Across the country, Australian businesses, government departments and agencies are handling the effects of digital disruption as industries become transformed by deregulation, globalisation, new market entrants and evolving customer needs.
According to Optus Business managing director, John Paitaridis, the best response to such "turbulence" is innovation, with commercialising ideas now vital to Australia’s productivity and competitiveness.
In order to overcome business challenges in this era, Paitaridis believes partnerships should be established between businesses, academia and researchers to work together to shape future industries and generate wealth.
“We discovered that there is much that digital start-ups and established organisations, such as Top 100 ASX listed companies, can - and want to - learn from each other,” he said.
“Creating an environment where learnings are freely shared will prepare businesses to more readily respond to and anticipate, changing customer needs and enable them to jointly build new business models. This is what we’re calling smart disruption.”
Paitaridis' comments follow the release of Optus Business research - Smart Disruption: A Perspective on Innovation for Australian Organisations - that compares and contrasts how "established organisations" such as ASX-listed businesses and "digital natives" such as start-ups, are approaching transformation to win in the new economy.

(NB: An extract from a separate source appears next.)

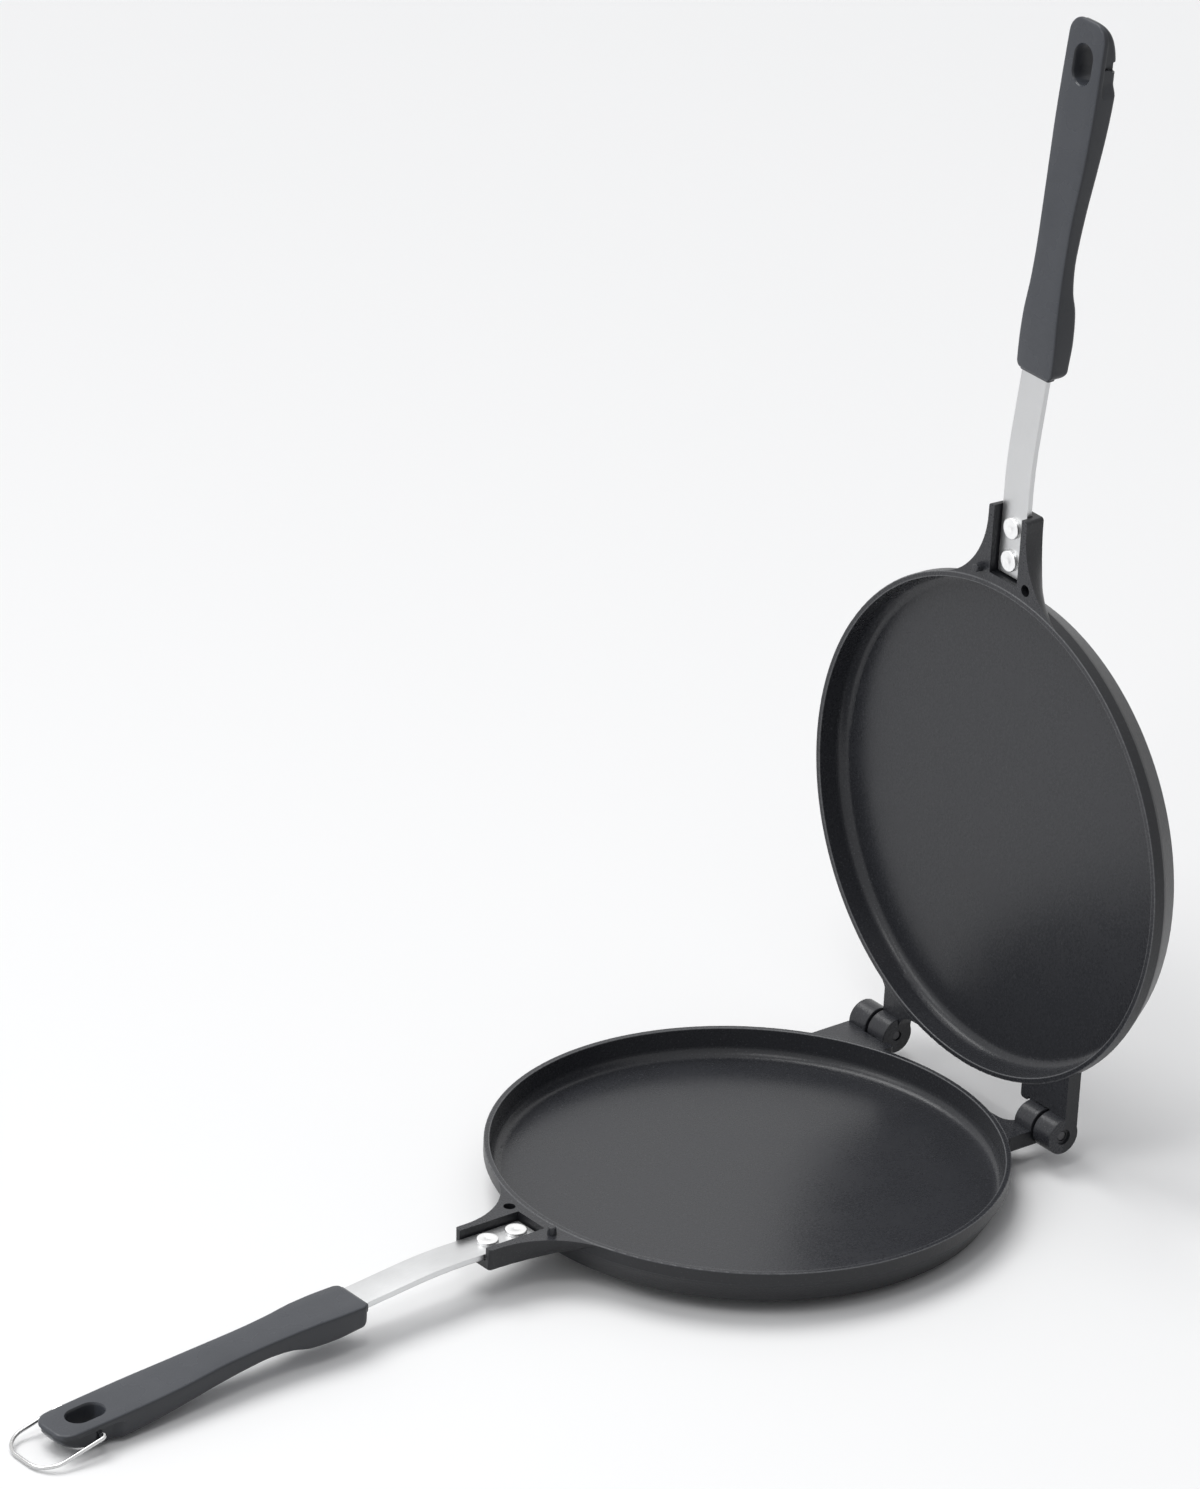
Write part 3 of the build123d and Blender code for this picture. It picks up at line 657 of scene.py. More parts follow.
@dataclass(frozen=True)
class CoatingFinish:
    """Charcoal non-stick coating: satin, speckled, thinner along the edges, where it is also lightened
    as a painted highlight.

    Places are in millimetres, in the pan's own frame, and the grain's height is
    in metres. The spans of the edges, the meeting face and the wall's foot are
    measured from those places.
    """

    name: str
    matrix: Matrix
    dark: Colour = (0.021, 0.022, 0.0255, 1.0)
    light: Colour = (0.037, 0.0385, 0.044, 1.0)
    fleck: Colour = (0.12, 0.125, 0.135, 1.0)
    # Edge colour: partly a thinner coat, partly a painted highlight.
    wear_and_highlight: Colour = (0.15, 0.153, 0.16, 1.0)
    # Outer wall colour: partly a coarser coat, partly painted shade.
    outer: Colour = (0.010, 0.0105, 0.012, 1.0)
    roughness: float = 0.28
    ior: float = 1.4
    grain_scale: float = 0.85
    fleck_scale: float = 0.55
    cloud_scale: float = 0.035
    fleck_span: Pair = (0.08, 0.24)
    grain_tone: float = 0.7
    cloud_tone: float = 0.3
    fleck_share: float = 0.4
    outer_coat_and_shade_share: float = 0.6
    wear_and_highlight_share: float = 0.25
    wear_and_highlight_grain: float = 0.8
    grain_rough: float = 0.16
    cloud_rough: float = 0.12
    outer_rough: float = 0.08
    bump_strength: float = 0.7
    grain_height: float = 0.00009
    plain_bump: float = 0.5
    rugged_bump: float = 0.7
    outer_bump: float = 0.9
    rim_r: float = 125.0
    land_r: float = 122.2
    meet_z: float = 18.6
    toward_rim_span: Pair = (104.0, 112.0)
    top_span: Pair = (-0.62, -0.18)
    outer_span: Pair = (-0.62, -0.2)
    beyond_span: Pair = (0.1, 0.4)
    inner_span: Pair = (0.3, 0.75)
    hidden_span: Pair = (-0.6, -0.3)
    face_span: Pair = (-0.7, -0.4)
    foot_span: Pair = (-0.1, 0.1)
    wall_foot: float = 117.0
    wall_slope: float = 0.6
    wall_knee: float = 11.5

    def edge_mask(self, radius: Wire, z: Wire) -> Wire:
        """Mask of the rim's two eased edges, which carry the painted highlight and wear.

        Args:
            radius: distance from the pan's middle.
            z: height above its underside.

        Returns:
            1 on the edges, 0 elsewhere.
        """
        high = z.past(self.meet_z, self.top_span)
        outer = radius.past(self.rim_r, self.outer_span)
        inner = 1.0 - radius.past(self.land_r, self.inner_span)
        hidden = radius.past(self.land_r, self.hidden_span)
        beyond = 1.0 - radius.past(self.rim_r, self.beyond_span)
        return high * (outer * beyond).most(inner * hidden)

    def outside_coat_and_shade_mask(self, radius: Wire, z: Wire) -> Wire:
        """Mask of the outer wall, which is coarser, and darkened with painted shade.

        Args:
            radius: distance from the pan's middle.
            z: height above its underside.

        Returns:
            1 outside the wall, 0 inside and on the meeting face.
        """
        rise = self.wall_knee - (self.wall_knee - z).most(0.0)
        foot = radius - rise * self.wall_slope
        face = z.past(self.meet_z, self.face_span)
        return foot.past(self.wall_foot, self.foot_span) * (1.0 - face)

    def material(self) -> bpy.types.Material:
        """Build the coating's material.

        Returns:
            The material.
        """
        recipe = Recipe(self.name)
        where = recipe.place(self.matrix)
        x, y, z = recipe.parts(where)
        radius = (x * x + y * y).root()
        grain = recipe.noise(where, self.grain_scale, detail=2.0, rough=0.6)
        cloud = recipe.noise(where, self.cloud_scale, detail=3.0)
        flecks = 1.0 - recipe.cells(where, self.fleck_scale).between(*self.fleck_span)
        toward_rim = radius.between(*self.toward_rim_span)
        outside = self.outside_coat_and_shade_mask(radius, z)
        # Painted highlight and wear: the rim's eased edges are lightened, partly for a thinner coat,
        # partly for the highlight they catch.
        wear_and_highlight = self.edge_mask(radius, z) * (grain * self.wear_and_highlight_grain + self.wear_and_highlight_share)
        shade = grain * self.grain_tone + cloud * self.cloud_tone
        tone = recipe.mix(shade, self.dark, self.light)
        # The flecks are the coat's own speckling; their share doubles towards the walls and rim as a
        # painted sparkle.
        speckle_and_sparkle = toward_rim * self.fleck_share + self.fleck_share
        tone = recipe.mix(flecks * grain * speckle_and_sparkle, tone, self.fleck)
        # Painted shade: the outer wall is darkened on top of its coarser coat.
        tone = recipe.mix(outside * self.outer_coat_and_shade_share, tone, self.outer)
        tone = recipe.mix(wear_and_highlight, tone, self.wear_and_highlight)
        rough = (cloud - 0.5) * self.cloud_rough + (grain - 0.5) * self.grain_rough
        rough = rough + outside * self.outer_rough + self.roughness
        coarse = toward_rim * self.rugged_bump + outside * self.outer_bump + self.plain_bump
        normal = recipe.bump(grain * coarse, self.bump_strength, self.grain_height)
        return recipe.surface(Base_Color=tone, Roughness=rough, Normal=normal, IOR=self.ior)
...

According to findings, successful business transformation is impinged on a customer-centric attitude, with each business group having a lot to learn from each other.
For an "established organisation", Westpac, the company’s general manager consumer digital, Travis Tyler, said delivering a product or service to amplify customer experience is prioritised among other business decisions made.
“We always make sure the customer is supported first, and then ensure our processes and policy systems don’t get in the way,” he said.
“With the level of transparency options available, if you don’t look after customers and make sure they’re first, then you won’t receive their business longer term.”
The sentiment is echoed among "digital natives" such as recruitment referrals startup, Peerbrief.
According to its chief executive and founder, Rob Fanshawe, the company only grows and functions because it revolves around the customer.
“Everything from next round investment to revenue is based on customer numbers, engagement rates and growth rates," he said. "If we don’t focus on the customer, then we don’t exist."
In addition, the study found that whilst "digital natives" appear to have their finger on the pulse, having being born in "the new economy", startups can learn from established organisations in a number ways.
They include how to better manage large customer bases, how to consistently engage non-digitally with customers within a physical environment and how to better understand market research and advocacy measurement tools to drive customer engagement.
Similarly, "established organisations" can learn from "digital natives" how to use data to gain insights, understand best practice for online ecosystems to capture customer feedback and select the appropriate digital tools to enhance customer experience.
Currently in Australia, only 16 per cent of businesses have a high performing innovation culture, while 39 per cent have little or none at all, according to the study.
However, these innovative companies, classified as startups, have structured themselves in a way that focuses on working on the business, rather than in the business.
The study found that this can lead to difficulty in actioning ideas and scaling presents operational challenges such as compliance, employee engagement and financial reporting.
Carsales commercial director, Anthony Saines, believes established companies expertise in scaling businesses is an invaluable asset for startups to learn from.
“Not having experience managing a growing business can have an adverse impact on results," he said.
"Leadership have never known anything different, meaning the decisions executed can be naive, labour intensive and inefficient, as they’re based on what’s best for a small business, instead of an established one."
Similarly, Venuemob co-founder and chief executive, Ying Wang, believes there must be a balance between innovation and action.
“You can always come up with a million ideas, but if you don’t implement it counts for nothing," he added.
"We’ve got 1,000 tools we want to build, but only have capacity to push out 10 things a month. That’s our biggest innovation limitation.”
By the same token, whilst maintaining strong operational experience, established organisations must be aware of the need to innovate internally and generate more ideas.
"Innovation is about testing in a low-fidelity way, so you’re not investing huge amounts of time and money in something that’s not proven, and shut it down or change if it’s not working," Australia Post general manager marketing and customer engagement, Samantha Bartlett, added.
"It’s something startups do really well, and a mentality we’re trying to foster internally."